The most impressive scene about Rome is the great aqueducts by moonlight, as they stretch across this waste of the Campagna. They are one hundred feet high and built on immense arches. One gets an idea of what the population of Rome must have been, on reflecting that at one time there were twenty-four of these canals through the air for carrying water into the city, and that fifty million cubic feet of water a day flowed into Rome through them. I was surprised to learn that hundreds of miles, too, of these aqueducts were built under ground. A tunnel a few thousand feet long we regard as a wonder at home, but some of these aqueducts were thirty-six miles at a stretch, under ground.
The Campagna was honeycombed in all directions by these strange canals, and the miles of arches above ground to-day impress one more than does the Coliseum.
However desolate the Campagna to-day, in the olden time it must have been a wonder with its catacombs and canals under ground and its magnificent tombs, pillars and aqueducts above ground.
Evenings when the weather is fine we see the Cardinals with their cassocks and hats of flaming red, taking the air. They drive over from the Vatican in closed carriages and when once on the Campagna get out and walk about.
Next to the Cardinals, these Campagna shepherds are picturesque and interesting. They wear leather leggings, sheepskin jackets, goatskin breeches with the long hair outside, a red sash and a rakish hat. They look very much like stage villains, which they are not. When they ride into town, two or three on the same donkey, they make a remarkable figure; but a very miserable one, when the one behind is seen jabbing the donkey with an awl to make him go faster with his load of vagabonds.
January, 1885.--Christmas Day we went to see the magnificent ceremonies in the church called the Santa Maria Maggiore. Its forest of vast marble columns was wrapped in hangings of crimson and gold. The priests, bishops, cardinals and other dignitaries wore the most gorgeous regalia of the church.
At the height of the ceremony a part of the Holy Manger in a crystal chest was borne up and down the aisles, among the kneeling, praying multitudes. Whatever the history of this relic, I think it was regarded that day by every one present as very sacred. I never saw a multitude so impressed with one thought.
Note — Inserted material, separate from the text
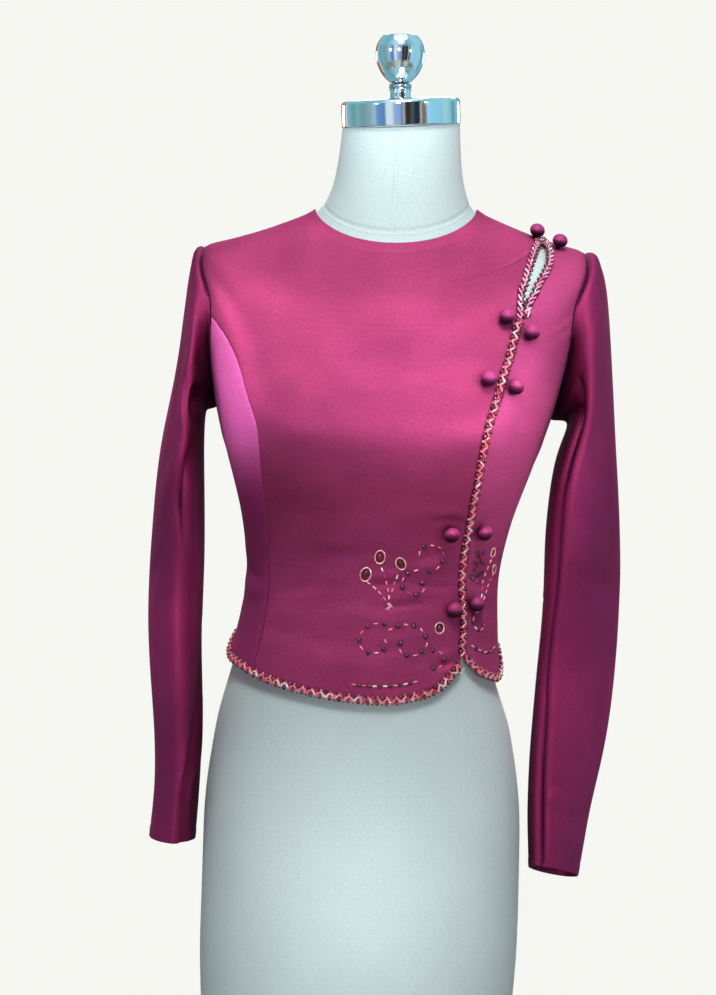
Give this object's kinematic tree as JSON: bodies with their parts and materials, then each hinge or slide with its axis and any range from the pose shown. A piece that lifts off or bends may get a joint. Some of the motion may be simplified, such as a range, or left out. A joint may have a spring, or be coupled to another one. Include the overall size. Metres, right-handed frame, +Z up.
{
  "type": "beaded silk blouse on dress form",
  "caption": "Fitted long-sleeved silk satin blouse with beaded side opening, ball buttons and shaped hem, standing on a limbless dress form with a polished neck cap.",
  "frame": {"origin": "centre of the dress form's flat base, on the surface that it stands on", "axes": "+Z up along the form, -Y towards the blouse's front, +X towards the wearer's left sleeve, the side with the beaded opening"},
  "size_m": [0.4413, 0.2464, 0.9309],
  "materials": {
    "satin": "dull silk satin, magenta to plum, soft sheen",
    "bead_braid": "rose metallic and dark red glass bugle beads sewn on the cloth",
    "covered_button": "satin-covered ball button",
    "form_jersey": "cool white stretched linen-look jersey, matt",
    "polished_cap": "polished chrome"
  },
  "bodies": {
    "root": {"front_main": "satin", "side_front_right": "satin", "front_left": "satin", "back": "satin", "sleeve_right": "satin", "sleeve_left": "satin", "trim_opening": "bead_braid", "trim_keyhole": "bead_braid", "trim_hem_front": "bead_braid", "trim_hem_left": "bead_braid", "trim_hem_back": "bead_braid", "button_shoulder_inner": "covered_button", "button_shoulder_outer": "covered_button", "button_chest_inner": "covered_button", "button_chest_outer": "covered_button", "button_bust_inner": "covered_button", "button_bust_outer": "covered_button", "button_waist_inner": "covered_button", "button_waist_outer": "covered_button", "button_hem_inner": "covered_button", "button_hem_outer": "covered_button", "form_body": "form_jersey", "neck_cap": "polished_cap", "knob_stem": "polished_cap", "knob_ball": "polished_cap"}
  },
  "joints": []
}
To many present, death itself could not, I think, have caused deeper emotion.
Great church ceremonies are all the time going on in Rome, and as there are more than three hundred church buildings, one can go to a different place every day in the year. Not at the Sistine Chapel alone, with its “Last Judgment” scenes, its moving music and officiating Pope, need one be interested; in dozens of churches great things are always going on.